The Americans and the Palestinians can’t even agree on the basic facts of the dispute, much less the path forward for talks and an eventual peace agreement with Israel. So what’s a diplomat to do?
“It’s not like I am not speaking to them. My phone is open,” Husam Zomlot, the Palestinian ambassador, said in an hour-long interview in his office, flanked by the Palestinian flag and portraits of Abbas and former leader Yasser Arafat.
No one has called, he said. Not since Dec. 6 — the day Trump’s Jerusalem declaration triggered an unraveling of trust, diplomacy and optimism about the long-awaited peace plan being crafted by his son-in-law, Jared Kushner.

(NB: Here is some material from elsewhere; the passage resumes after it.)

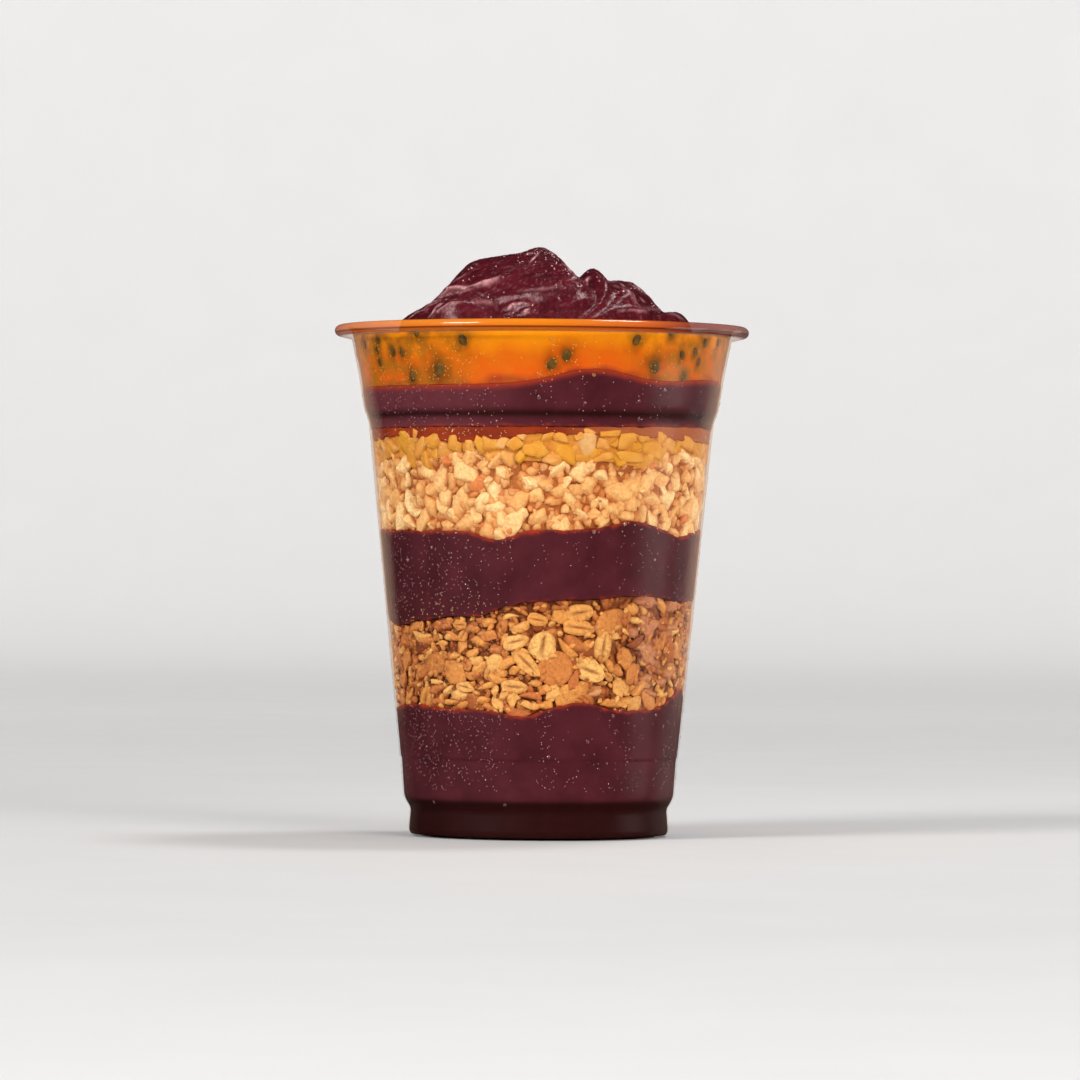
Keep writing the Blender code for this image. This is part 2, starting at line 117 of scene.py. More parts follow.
# Folds dragged by the spoon: start and end in the plan, bow, height, soft side, steep side
MOUND_FOLDS = [
    ((-33, -8), (-11, -13), 3.0, 1.9, 3.6, 0.9),
    ((-32, -13), (-17, -22), 2.0, 1.3, 3.0, 0.8),
    ((-30, -3), (-19, -5), 1.0, 1.4, 2.6, 0.8),
    ((9, -2), (23, -19), -3.0, 2.0, 3.6, 0.9),
    ((17, -2), (30, -13), -2.0, 1.9, 3.0, 0.8),
    ((27, -6), (33, -10), -1.0, 1.2, 2.4, 0.8),
    ((-12, -27), (14, -25), -4.0, 1.3, 3.5, 1.0),
    ((-4, 4), (8, -6), 2.0, 1.5, 3.0, 0.9),
    ((-24, 14), (2, 26), 4.0, 1.9, 3.6, 1.0),
    ((4, 12), (26, 18), -4.0, 1.8, 3.6, 1.0),
    ((-12, 8), (10, 20), 3.0, 1.3, 3.0, 0.9),
]

# Where the photo's frame lies: pixels to a millimetre at the cup's axis, the axis, the floor and the eye
PHOTO_SCALE = 4.2245
PHOTO_AXIS = 540.5
PHOTO_FLOOR = 835.8
PHOTO_MIDDLE = 540.0
PHOTO_LEAN = math.radians(0.40)
EYE_HEIGHT = 62.0
EYE_DISTANCE = 1480.0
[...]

Nor has there been any substantial contact between the Palestinians and the Americans at the United Nations, according to officials from both sides. Even Tuesday, when Kushner and fellow White House envoy Jason Greenblatt traveled to New York to hear Abbas address the UN Security Council, no face-to-face interaction between the sides occurred.
By the time US Ambassador to the UN Nikki Haley gave her response, Abbas had left the room. No matter — Haley addressed him directly.
“Our negotiators are sitting right behind me, ready to talk,” Haley said. “But we will not chase after you.”
The feeling is mutual.
Zomlot — who calls himself “the man in the eye of the storm” — said the lesson learned from recent months is the Palestinians long approached their task in the wrong order. They’d hoped US-led talks would yield a deal granting Palestine legitimacy in America and elsewhere. But now, he said his people must first “correct” their bilateral relationship with the United States, building trust in each other as partners in peace.
So Zomlot, a close Abbas confidant and Ph.D. economist, spends his days at the Palestinians’ red-bricked delegation office along Georgetown’s Wisconsin Ave., sipping thick Turkish coffee with members of Congress, academics, think-tank types and leaders of the Arab and Jewish communities, trying to establishing goodwill among the American people in hopes it will filter up to their leaders. He said he asks every lawmaker he meets the same question.
“Who are we? What is this office? Are we your peace partners? Your negotiating partners? Are we the secular liberal democratic movement that you want to empower as an inclusive movement? Or are we the terrorists, as designated by your own law?” Zomlot said, referring to a special marker in his passport that says he can enter the US despite restrictions in the Palestinian Anti-Terrorism Act of 2006.
He added with an exasperated laugh: “I was teaching your kids at Harvard.”
It wasn’t always this way. When Trump took office vowing to broker the “ultimate deal,” the Palestinians remained cautiously optimistic in public, praising his stated seriousness of purpose about Mideast peace. If Palestinians were leery Trump would try to tip the scales in Israel’s favor, they were careful to give him the chance to prove them wrong.
Now, the Palestinians in Washington are in disaster mode. Though Trump’s administration insisted the Palestinians would calm down from the Jerusalem announcement after a brief, expected bout of disappointment, the situation has only worsened.
The White House rejects the Palestinians’ argument that by recognizing Israeli claims to Jerusalem, Trump gave Israel a “freebie” before peace talks even started. The Palestinians have long claimed east Jerusalem as the capital of a future state. Trump suggested he’d actually improved peace prospects by taking “the toughest part of the negotiation off the table.”
So when the Palestinians insisted Trump had disqualified the US as a neutral peace broker, the White House reacted angrily. It cut tens of millions of dollars to the UN agency for Palestinian refugees and froze another $250 million in assistance, demanding the Palestinians agree to talks with Israel.
“What’s crucial at this point in time is not to be obsessed about the box we are in. We just need to find a way out of this box,” Zomlot said, adding: “We are boxed — all of us.”
Case in point: The one activity the Palestinians are decidedly not engaged in — direct, active peace talks — is the only activity they are currently permitted to conduct in Washington.
In November, eight months after Zomlot’s arrival, the Trump administration announced it was shutting him and his operation down because Abbas, in another UN speech, had violated an obscure American law by calling for Israelis to be prosecuted in international court.
After a public backlash, the Trump administration reversed course. It said the Palestine Liberation Organization’s mission could stay open, but scaled back: Only activities advancing Israeli-Palestinian peace talks would be allowed. The US instructed the Palestinians against making new long-term commitments like signing leases or employee contracts.
Abbas, at the Security Council, insisted that if the United States is to be involved in future talks, its role must be limited, alongside other participating governments.
The White House is charging ahead anyway, assuming the Palestinians will relent and consider Kushner’s plan.
“We will present it when it is done and the time is right,” said White House spokesman Josh Raffel.